The residuals are autocorrelated and do not follow a normal distribution (right tailed).

e. Produce forecasts for the test data

fc <- fit %>%
  forecast(new_data = anti_join(myseries, myseries_train))

## Joining, by = c("State", "Industry", "Series ID", "Month", "Turnover")

fc %>% autoplot(myseries)

f. Compare the accuracy of your forecasts against the actual values.

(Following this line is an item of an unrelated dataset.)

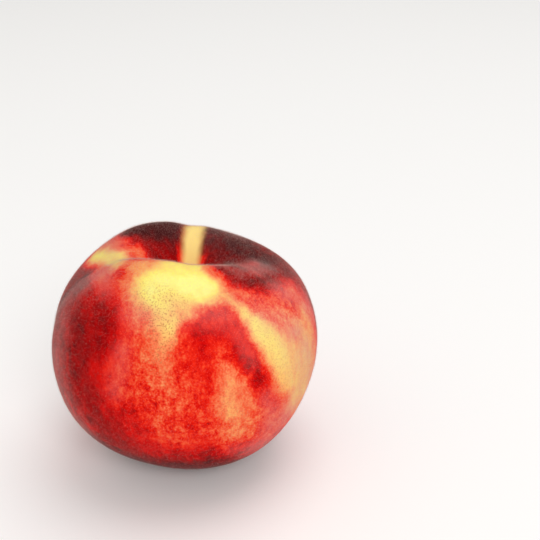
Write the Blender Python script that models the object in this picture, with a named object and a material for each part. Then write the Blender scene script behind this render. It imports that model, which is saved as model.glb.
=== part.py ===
# White nectarine: one whole fruit that rests on a small flat spot at its blossom end.
# Metres, +Z up. The origin is on the resting surface, under the middle of the fruit.
# The deep end of the suture is towards -X, and the fuller cheek is towards -Y.

from math import atan2, cos, exp, hypot, pi, radians, sin, sqrt

import bmesh
import bpy

MM = 0.001

# Half of the fruit's outline, before it is made uneven, as the (radius, height) control
# points of a smooth curve from the stem socket, over the crown, to the blossom end.
OUTLINE = [
    (0.0 * MM, 51.0 * MM),    # middle of the stem socket's floor
    (1.7 * MM, 51.0 * MM),
    (2.7 * MM, 52.6 * MM),
    (3.2 * MM, 55.0 * MM),    # mouth of the socket
    (5.4 * MM, 57.8 * MM),
    (8.3 * MM, 63.6 * MM),    # wall of the stem cavity
    (16.1 * MM, 67.5 * MM),   # crown
    (23.7 * MM, 62.0 * MM),
    (33.1 * MM, 55.6 * MM),   # shoulder
    (38.6 * MM, 38.8 * MM),   # widest part of the cheeks
    (35.6 * MM, 21.4 * MM),
    (25.7 * MM, 7.7 * MM),
    (12.6 * MM, 0.3 * MM),
    (8.0 * MM, 0.0 * MM),     # ring that the fruit rests on
    (4.5 * MM, 0.0 * MM),
    (2.4 * MM, 0.8 * MM),
    (0.0 * MM, 1.0 * MM),     # middle of the blossom end's dimple
]
CHEEK_RADIUS = 38.0 * MM
DEPTH_RATIO = 0.96            # front to back over side to side

# Facets: steps round the axis, and the longest step along the outline.
TURN_STEPS = 96
RING_STEP = 2.6 * MM

# The valley that the suture makes across the crown, deep towards -X, shallow towards +X.
SUTURE_ANGLE = radians(181.0)
DEEP_END_DEPTH = 6.6 * MM
DEEP_END_REACH = 28.3 * MM
SHALLOW_END_DEPTH = 2.4 * MM
SHALLOW_END_REACH = 25.8 * MM
VALLEY_HALF_WIDTH = 9.2 * MM
VALLEY_INNER_RADIUS = 9.0 * MM
END_BLEND = 6.0 * MM          # from one end's form to the other's

# The groove of the suture itself, from the crown down the -X side to the blossom end.
SUTURE_DEPTH = 0.6 * MM
SUTURE_HALF_WIDTH = 3.5 * MM
SUTURE_START = 10.0 * MM

# The shallow groove that the twig pressed across the crown, from front to back.
TWIG_GROOVE_X = 2.0 * MM
TWIG_GROOVE_DEPTH_BACK = 0.8 * MM
TWIG_GROOVE_DEPTH_FRONT = 0.5 * MM
TWIG_GROOVE_HALF_WIDTH = 3.2 * MM
TWIG_GROOVE_RADIUS = 17.0 * MM
TWIG_GROOVE_HALF_LENGTH = 9.0 * MM

# The crown rises at the front cheek and towards -X, and leans a little.
CROWN_RADIUS = 17.0 * MM
CROWN_HALF_WIDTH = 11.0 * MM
FRONT_RISE = 2.1 * MM
SIDE_RISE = 3.2 * MM
CROWN_LEAN_X = 0.7 * MM
CROWN_LEAN_Y = -0.8 * MM
CROWN_HEIGHT = 67.0 * MM
CROWN_FOOT = 30.0 * MM        # the crown's forms fade in from this height
CROWN_FADE = 20.0 * MM        # over this height

# The lower half is fuller at the back and slightly three-sided.
LOWER_HALF_TOP = 34.0 * MM
BACK_FULLNESS = 0.024
THREE_SIDED = 0.046
THREE_SIDED_ANGLE = radians(69.0)
LOWER_HALF_GAIN = 4.0

REST_TRIM = 0.15 * MM         # height pressed flat where the fruit rests


def bell(distance, half_width):
    """Fall smoothly from 1 at no distance to nearly 0 past the half width."""
    return exp(-(distance / half_width) ** 2)


def smooth_step(value):
    """Rise smoothly from 0 to 1 as the value goes from 0 to 1."""
    value = min(max(value, 0.0), 1.0)
    return value * value * (3.0 - 2.0 * value)


def curve_point(control, t):
    """Give a point of one span of a uniform cubic B-spline from its four control points."""
    weights = ((1 - t) ** 3, 3 * t ** 3 - 6 * t ** 2 + 4, 1 + 3 * t + 3 * t ** 2 - 3 * t ** 3, t ** 3)
    radius = sum(weight * point[0] for weight, point in zip(weights, control)) / 6
    height = sum(weight * point[1] for weight, point in zip(weights, control)) / 6
    return max(radius, 0.0), height


def outline_points():
    """Walk along the outline in steps of about RING_STEP, at least two to a span."""
    first, second = OUTLINE[0], OUTLINE[1]
    last, before_last = OUTLINE[-1], OUTLINE[-2]
    control = [(-second[0], second[1])] + OUTLINE + [(-before_last[0], before_last[1])]
    points = [(0.0, curve_point(control[0:4], 0.0)[1])]
    for span in range(len(control) - 3):
        corners = control[span:span + 4]
        start, end = curve_point(corners, 0.0), curve_point(corners, 1.0)
        length = hypot(end[0] - start[0], end[1] - start[1])
        steps = max(2, round(length / RING_STEP))
        points += [curve_point(corners, step / steps) for step in range(1, steps + 1)]
    return points


def lower_half_scale(radius, height, angle):
    """Scale the radius of the lower half, which isn't quite round."""
    lowness = LOWER_HALF_GAIN * max(1.0 - height / LOWER_HALF_TOP, 0.0) ** 2
    lowness *= (radius / CHEEK_RADIUS) ** 2
    three_sided = THREE_SIDED * cos(3 * (angle - THREE_SIDED_ANGLE))
    return 1.0 + lowness * (BACK_FULLNESS * sin(angle) + three_sided)


def valley_depth(radius, along, across, deep_share):
    """Depth of the valley at a place given along and across the suture."""
    deep_end = DEEP_END_DEPTH * exp(-(abs(along) / DEEP_END_REACH) ** 4)
    shallow_end = SHALLOW_END_DEPTH * exp(-(abs(along) / SHALLOW_END_REACH) ** 4)
    depth = deep_share * deep_end + (1 - deep_share) * shallow_end
    return depth * (1 - bell(radius, VALLEY_INNER_RADIUS)) * bell(across, VALLEY_HALF_WIDTH)


def twig_groove_depth(x, y):
    """Depth of the groove that the twig left on both sides of the stem cavity."""
    depth = TWIG_GROOVE_DEPTH_BACK if y > 0 else TWIG_GROOVE_DEPTH_FRONT
    depth *= bell(x - TWIG_GROOVE_X, TWIG_GROOVE_HALF_WIDTH)
    return depth * bell(abs(y) - TWIG_GROOVE_RADIUS, TWIG_GROOVE_HALF_LENGTH)


def skin_point(point):
    """Move a point of the round outline to its place on the uneven fruit."""
    radius, height, angle = hypot(point.x, point.y), point.z, atan2(point.y, point.x)
    radius *= lower_half_scale(radius, height, angle)
    x = radius * cos(angle)
    y = radius * sin(angle) * DEPTH_RATIO

    along = x * cos(SUTURE_ANGLE) + y * sin(SUTURE_ANGLE)
    across = y * cos(SUTURE_ANGLE) - x * sin(SUTURE_ANGLE)
    deep_share = 0.5 + 0.5 * along / sqrt(along ** 2 + END_BLEND ** 2)
    crown = smooth_step((height - CROWN_FOOT) / CROWN_FADE)

    z = height - crown * valley_depth(radius, along, across, deep_share)
    rise = FRONT_RISE * max(-sin(angle), 0.0) ** 2 - SIDE_RISE * cos(angle)
    z += crown * rise * bell(radius - CROWN_RADIUS, CROWN_HALF_WIDTH)

    groove = SUTURE_DEPTH * bell(across, SUTURE_HALF_WIDTH) * deep_share ** 2
    groove *= min(radius / SUTURE_START, 1.0) ** 2
    pull = 1.0 - groove / max(radius, SUTURE_START)
    x, y = x * pull, y * pull

    z -= crown * twig_groove_depth(x, y)
    lean = min(max(z / CROWN_HEIGHT, 0.0), 1.0) ** 2
    return x + CROWN_LEAN_X * lean, y + CROWN_LEAN_Y * lean, max(z - REST_TRIM, 0.0)


def skin_material():
    """Give the fruit one plain finish: deep red, matt with down."""
    material = bpy.data.materials.new("skin")
    material.use_nodes = True
    shader = material.node_tree.nodes["Principled BSDF"]
    shader.inputs["Base Color"].default_value = (0.51, 0.052, 0.028, 1.0)
    shader.inputs["Roughness"].default_value = 0.6
    shader.inputs["Metallic"].default_value = 0.0
    return material


def fruit():
    """Spin the outline round the axis, make it uneven, and stand it over the origin."""
    bm = bmesh.new()
    rings = [bm.verts.new((radius, 0.0, height)) for radius, height in outline_points()]
    edges = [bm.edges.new(pair) for pair in zip(rings, rings[1:])]
    bmesh.ops.spin(
        bm, geom=rings + edges, cent=(0, 0, 0), axis=(0, 0, 1), angle=2 * pi, steps=TURN_STEPS
    )
    bmesh.ops.remove_doubles(bm, verts=bm.verts, dist=0.001 * MM)
    for vert in bm.verts:
        vert.co = skin_point(vert.co)

    xs = [vert.co.x for vert in bm.verts]
    ys = [vert.co.y for vert in bm.verts]
    middle = ((min(xs) + max(xs)) / 2, (min(ys) + max(ys)) / 2, 0.0)
    bmesh.ops.translate(bm, verts=bm.verts, vec=[-place for place in middle])
    bmesh.ops.recalc_face_normals(bm, faces=bm.faces)

    mesh = bpy.data.meshes.new("fruit")
    bm.to_mesh(mesh)
    bm.free()
    mesh.shade_smooth()
    mesh.materials.append(skin_material())
    bpy.context.collection.objects.link(bpy.data.objects.new("fruit", mesh))


for thing in list(bpy.data.objects):
    bpy.data.objects.remove(thing, do_unlink=True)
fruit()
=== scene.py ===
import math

import bpy
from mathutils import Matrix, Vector


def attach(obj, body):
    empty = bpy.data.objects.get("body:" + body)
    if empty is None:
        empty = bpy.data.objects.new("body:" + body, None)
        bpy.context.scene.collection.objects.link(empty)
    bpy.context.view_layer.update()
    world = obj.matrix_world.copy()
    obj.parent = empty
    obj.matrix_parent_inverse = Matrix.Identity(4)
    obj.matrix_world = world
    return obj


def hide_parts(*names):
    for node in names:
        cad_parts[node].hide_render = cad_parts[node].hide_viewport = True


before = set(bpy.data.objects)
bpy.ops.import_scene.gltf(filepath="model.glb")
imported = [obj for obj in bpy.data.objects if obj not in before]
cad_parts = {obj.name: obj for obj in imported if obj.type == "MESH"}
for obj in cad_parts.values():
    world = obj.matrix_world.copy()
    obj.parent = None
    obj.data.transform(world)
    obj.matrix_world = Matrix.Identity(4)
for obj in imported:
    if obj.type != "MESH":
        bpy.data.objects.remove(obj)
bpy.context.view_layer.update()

# A white nectarine: its solid dressed in a coloured skin, with its two scars and its down

print("frame loaded")

mm = 0.001
core = Vector((0.0, 0.0, 34 * mm))     # middle of the fruit, from which turn and lift are counted


# Node trees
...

fit %>% fabletools::accuracy() %>% select(MAE, RMSE, MAPE, MASE, RMSSE)

## # A tibble: 1 x 5
##     MAE  RMSE  MAPE  MASE RMSSE
##   <dbl> <dbl> <dbl> <dbl> <dbl>
## 1  13.3  18.4  8.10     1     1

fc %>% fabletools::accuracy(myseries) %>% select(MAE, RMSE, MAPE, MASE, RMSSE)

## # A tibble: 1 x 5
##     MAE  RMSE  MAPE  MASE RMSSE
##   <dbl> <dbl> <dbl> <dbl> <dbl>
## 1  67.5  80.9  17.1  5.07  4.40

The forecast model performs poorly on the test data. All comparison metrics are much worse on the test set compared tot he training set. The MAPE for the test set is 2 times larger than that of the training set, indicating that it is twice as bad at fitting the data compared to the training. The MAE, RMSE, MASE, and RMSSE are magnitudes worse to the training set.

g. How sensitive are the accuracy measures to the amount of training data used?

The accuracy measures are highly sensitive to the train/test split. Including more or less data in training will change the forecast, and in turn change the accuracy measurements.